August of 1987 was a bad month for kids merchandise tie in movies. Though I have an affinity for the Dolph Lundgren Masters Of The Universe film, I can openly admit that it's widely panned as one of the worst films of all time. However, many kids who rushed to theaters on August 7th, 1987 to see He-Man may have just been getting over it's sting when August 21st rolled around, and with it, the premier of the film based on one of Topps most popular non-sports card series. I'm of course talking about The Garbage Pail Kids Movie.
When it launched, the film was released in very few theaters across the USA. So few that the movie cinema in my neck of Bend, Oregon, didn't even have it. Considering how poorly the film ultimately performed, this may not have been a bad thing.
Critics were quick to pan the film, calling it, "The dumbest film of all times," and articles spread across local newspapers professing how bad it was. One critic, Harper Barnes of the St. Louis Post-Distpatch, even regales in his write up how the kids watching the film in the same showing he saw mocked the film, making comments about how dumb it was.
Though I can't find anything to confirm this, the word around my school playground at the time was that the film was yanked from theaters in just two weeks. Though it sounds feasible, in hindsight I"m not sure of the validity on that one. Like I said, the movie never even came to our movie theater. So how would any of us have known?
|Film review by Harper Barnes of the St. Louis Post-Dispatch|
|Film review by Fred Lutz, the Blade's Critic at Large|
News article clippings taken from GeePeeKay.com.
Before people could find out how bad the film was touted as, a special collector's edition magazine was released. Within its pages were a slew of photographs from the movie, as well as articles going behind the scenes, pin-ups and posters.
Despite its floundering in the theaters, The Garbage Pail Kids Movie eventually made its was to VHS. It's interesting to note that the film never got released on Laserdisc, the highly popular competitor during the home video wars.
In conjunction with the limited theatrical run and VHS, The Garbage Pail Kids Movie quickly garnered a strong cult following. It became one of those movies that people wanted to love because of how great the cards were, but at the same time, it served as a fantastic film for any bad movie night.
To coincide with the film's release, Curb Records released a full soundtrack on both vinyl and cassette. Though it's not a memorable album, in terms of people knowing it was even released, 80's aficionados have commented that, for the most part, it's a solid listening session. Most will also tell you to avoid the final track, "Working With Each Other," at all costs.
The album is relatively scarce these days, making it not only difficult to find, but also rather expensive. I've never seen the cassette version in the wild, and a vinyl copy can easily set you back a hundred dollars.
In addition to the full soundtrack, Curb Records also released a forty-five vinyl featuring the two tracks people site as the worst from the album; "You Can Be A Garbage Pail Kid" (Side A), and "Working With Each Other," (Side B).
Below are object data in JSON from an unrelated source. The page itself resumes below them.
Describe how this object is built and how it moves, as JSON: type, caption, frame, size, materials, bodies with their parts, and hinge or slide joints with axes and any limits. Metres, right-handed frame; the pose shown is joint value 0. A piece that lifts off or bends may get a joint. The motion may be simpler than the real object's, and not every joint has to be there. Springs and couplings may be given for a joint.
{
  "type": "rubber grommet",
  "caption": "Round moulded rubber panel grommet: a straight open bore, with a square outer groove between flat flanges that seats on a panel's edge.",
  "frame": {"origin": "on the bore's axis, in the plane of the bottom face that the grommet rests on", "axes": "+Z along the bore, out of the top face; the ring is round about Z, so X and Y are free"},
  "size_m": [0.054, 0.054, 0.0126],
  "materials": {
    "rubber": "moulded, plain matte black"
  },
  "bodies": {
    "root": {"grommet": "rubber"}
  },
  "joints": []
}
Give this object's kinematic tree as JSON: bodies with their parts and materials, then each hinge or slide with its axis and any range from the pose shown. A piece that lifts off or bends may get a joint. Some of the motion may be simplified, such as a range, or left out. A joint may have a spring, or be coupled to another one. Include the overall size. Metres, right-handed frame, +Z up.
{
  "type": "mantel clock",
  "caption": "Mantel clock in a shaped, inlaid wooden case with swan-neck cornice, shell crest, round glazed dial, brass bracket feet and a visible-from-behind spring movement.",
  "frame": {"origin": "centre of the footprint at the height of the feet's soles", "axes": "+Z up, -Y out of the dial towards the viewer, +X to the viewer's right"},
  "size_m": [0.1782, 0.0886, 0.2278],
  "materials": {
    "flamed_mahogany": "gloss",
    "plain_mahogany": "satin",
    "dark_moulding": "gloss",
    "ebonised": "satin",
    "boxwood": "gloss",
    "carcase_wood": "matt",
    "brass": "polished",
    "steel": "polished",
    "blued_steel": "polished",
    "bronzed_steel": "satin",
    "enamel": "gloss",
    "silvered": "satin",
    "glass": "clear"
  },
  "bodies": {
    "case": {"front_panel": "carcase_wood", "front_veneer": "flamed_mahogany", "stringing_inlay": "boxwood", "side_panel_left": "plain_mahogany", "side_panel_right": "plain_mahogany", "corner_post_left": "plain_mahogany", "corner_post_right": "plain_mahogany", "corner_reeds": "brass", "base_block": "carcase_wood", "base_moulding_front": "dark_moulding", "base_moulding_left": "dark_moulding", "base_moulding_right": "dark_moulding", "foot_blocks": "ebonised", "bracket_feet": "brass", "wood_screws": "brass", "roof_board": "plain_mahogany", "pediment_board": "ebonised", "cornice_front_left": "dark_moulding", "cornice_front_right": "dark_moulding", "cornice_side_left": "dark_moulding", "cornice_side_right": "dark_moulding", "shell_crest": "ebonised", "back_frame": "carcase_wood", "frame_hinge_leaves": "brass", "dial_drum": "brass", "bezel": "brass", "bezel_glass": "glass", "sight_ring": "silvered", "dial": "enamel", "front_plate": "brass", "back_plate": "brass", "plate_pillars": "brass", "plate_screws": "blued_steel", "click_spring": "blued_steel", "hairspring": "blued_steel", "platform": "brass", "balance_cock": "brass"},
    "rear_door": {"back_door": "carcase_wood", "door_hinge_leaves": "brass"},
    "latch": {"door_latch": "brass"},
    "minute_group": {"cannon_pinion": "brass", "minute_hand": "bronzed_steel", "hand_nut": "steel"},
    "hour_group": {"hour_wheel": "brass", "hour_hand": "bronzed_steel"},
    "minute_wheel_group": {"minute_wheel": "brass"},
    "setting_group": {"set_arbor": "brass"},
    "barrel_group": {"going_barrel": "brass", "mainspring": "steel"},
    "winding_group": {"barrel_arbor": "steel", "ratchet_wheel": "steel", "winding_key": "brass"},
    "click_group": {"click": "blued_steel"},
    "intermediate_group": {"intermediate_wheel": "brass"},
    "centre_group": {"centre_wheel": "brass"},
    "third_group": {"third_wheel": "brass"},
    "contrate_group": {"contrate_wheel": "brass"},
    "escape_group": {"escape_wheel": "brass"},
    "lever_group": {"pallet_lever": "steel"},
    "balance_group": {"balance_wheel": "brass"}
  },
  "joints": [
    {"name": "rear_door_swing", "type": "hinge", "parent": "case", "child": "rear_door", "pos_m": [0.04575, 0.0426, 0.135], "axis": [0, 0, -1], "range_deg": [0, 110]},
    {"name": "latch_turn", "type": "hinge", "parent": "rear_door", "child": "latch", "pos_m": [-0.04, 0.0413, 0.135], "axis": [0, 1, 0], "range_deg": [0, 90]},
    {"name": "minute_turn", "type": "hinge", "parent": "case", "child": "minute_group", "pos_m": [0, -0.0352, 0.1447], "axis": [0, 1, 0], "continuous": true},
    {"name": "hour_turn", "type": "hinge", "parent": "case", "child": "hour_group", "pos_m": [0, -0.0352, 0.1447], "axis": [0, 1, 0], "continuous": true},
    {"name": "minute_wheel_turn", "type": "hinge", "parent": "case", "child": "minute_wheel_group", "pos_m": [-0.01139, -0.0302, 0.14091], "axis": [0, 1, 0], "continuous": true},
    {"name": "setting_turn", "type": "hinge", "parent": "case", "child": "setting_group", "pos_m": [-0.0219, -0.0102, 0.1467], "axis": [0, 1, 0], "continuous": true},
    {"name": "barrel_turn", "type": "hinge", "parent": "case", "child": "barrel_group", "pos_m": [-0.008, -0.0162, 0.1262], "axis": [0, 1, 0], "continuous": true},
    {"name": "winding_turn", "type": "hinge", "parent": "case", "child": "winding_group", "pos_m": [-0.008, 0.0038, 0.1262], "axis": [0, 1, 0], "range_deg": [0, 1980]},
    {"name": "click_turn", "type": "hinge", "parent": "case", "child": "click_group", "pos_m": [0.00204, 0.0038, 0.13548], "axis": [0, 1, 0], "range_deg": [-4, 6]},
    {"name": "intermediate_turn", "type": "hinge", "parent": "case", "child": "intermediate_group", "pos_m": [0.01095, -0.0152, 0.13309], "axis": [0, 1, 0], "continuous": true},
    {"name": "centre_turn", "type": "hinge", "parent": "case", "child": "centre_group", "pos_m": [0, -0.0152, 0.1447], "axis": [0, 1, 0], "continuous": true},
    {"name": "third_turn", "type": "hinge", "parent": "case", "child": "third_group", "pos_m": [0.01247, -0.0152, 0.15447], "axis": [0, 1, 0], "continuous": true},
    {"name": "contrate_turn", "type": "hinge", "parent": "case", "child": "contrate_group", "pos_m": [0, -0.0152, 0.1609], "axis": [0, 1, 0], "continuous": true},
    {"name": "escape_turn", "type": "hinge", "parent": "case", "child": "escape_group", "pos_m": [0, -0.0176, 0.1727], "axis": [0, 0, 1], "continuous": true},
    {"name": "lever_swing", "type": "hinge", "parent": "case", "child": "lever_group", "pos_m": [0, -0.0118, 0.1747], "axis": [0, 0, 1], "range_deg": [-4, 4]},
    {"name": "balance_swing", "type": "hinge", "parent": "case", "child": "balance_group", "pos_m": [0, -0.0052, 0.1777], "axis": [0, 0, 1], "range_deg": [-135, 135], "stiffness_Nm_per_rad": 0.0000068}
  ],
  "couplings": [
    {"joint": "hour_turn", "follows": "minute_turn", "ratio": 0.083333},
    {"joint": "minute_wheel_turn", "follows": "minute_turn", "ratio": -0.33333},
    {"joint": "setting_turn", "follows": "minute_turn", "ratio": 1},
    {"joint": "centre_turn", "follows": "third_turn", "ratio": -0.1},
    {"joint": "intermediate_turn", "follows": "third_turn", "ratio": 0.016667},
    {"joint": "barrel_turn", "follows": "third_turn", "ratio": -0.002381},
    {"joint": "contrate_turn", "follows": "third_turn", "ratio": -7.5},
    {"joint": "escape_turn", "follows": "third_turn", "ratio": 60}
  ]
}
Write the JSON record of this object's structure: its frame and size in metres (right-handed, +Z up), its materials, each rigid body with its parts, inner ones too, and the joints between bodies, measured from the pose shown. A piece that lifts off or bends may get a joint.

The Garbage Pail Kids Movie eventually made its way to a DVD release in 2005. It's budget friendly price didn't help it to sell well, and copies were quickly shuffled to five dollar bins. These days, it can still be found for a relatively low price. While the film was showcased in a widescreen format, there were no special features included on the disc.
The film was re-released on DVD in 2012. It appears to be nothing more than a repackaging of the exact same DVD released in 2005.
With a resurgence of The Garbage Pail Kids trading cards, including numerous new series, it was only natural that a rekindled interest in the cards would transfer to a desire for the film, which was released on Blu-Ray in 2015. This time around, the film not only featured a widescreen transfer, but theatrical trailer and all new interviews with the cast and crew.
Despite missing it in theaters, I would eventually get my chance to see the film. Though I don't honestly remember when exactly it was, I can say it was either a VHS rental back in the late 80's, or when it hit one of the many channels of my dad's satellite dish. It was bad, and that's putting it lightly.
Though you would think that all things Garbage Pail Kids would have come crashing down around the 1987 film, it's interesting to note that a short lived animated series was also in the work, and scheduled to air as a Saturday morning cartoon in September. However, due to controversy to the the brand, the series was ultimately cancelled in the USA before airing. All thirteen episodes were eventually released on DVD in 2006.
In a retrospective viewing of the show, it's actually not bad, as far as a cartoon series from the 80's go. It's not mind blowing, or necessarily memorable, but it's okay.
|Article from Diane Haithman of the Los Angeles Times|
about the cancelled Saturday morning cartoon
A reboot film was initially talked about in 2012 by the Tornante Company, but was quickly abandoned in July of 2013 when it was reported that there was a negative reception to it. Since then, the concept has been confined to trading card sets, which continue to thrive among GPK enthusiasts.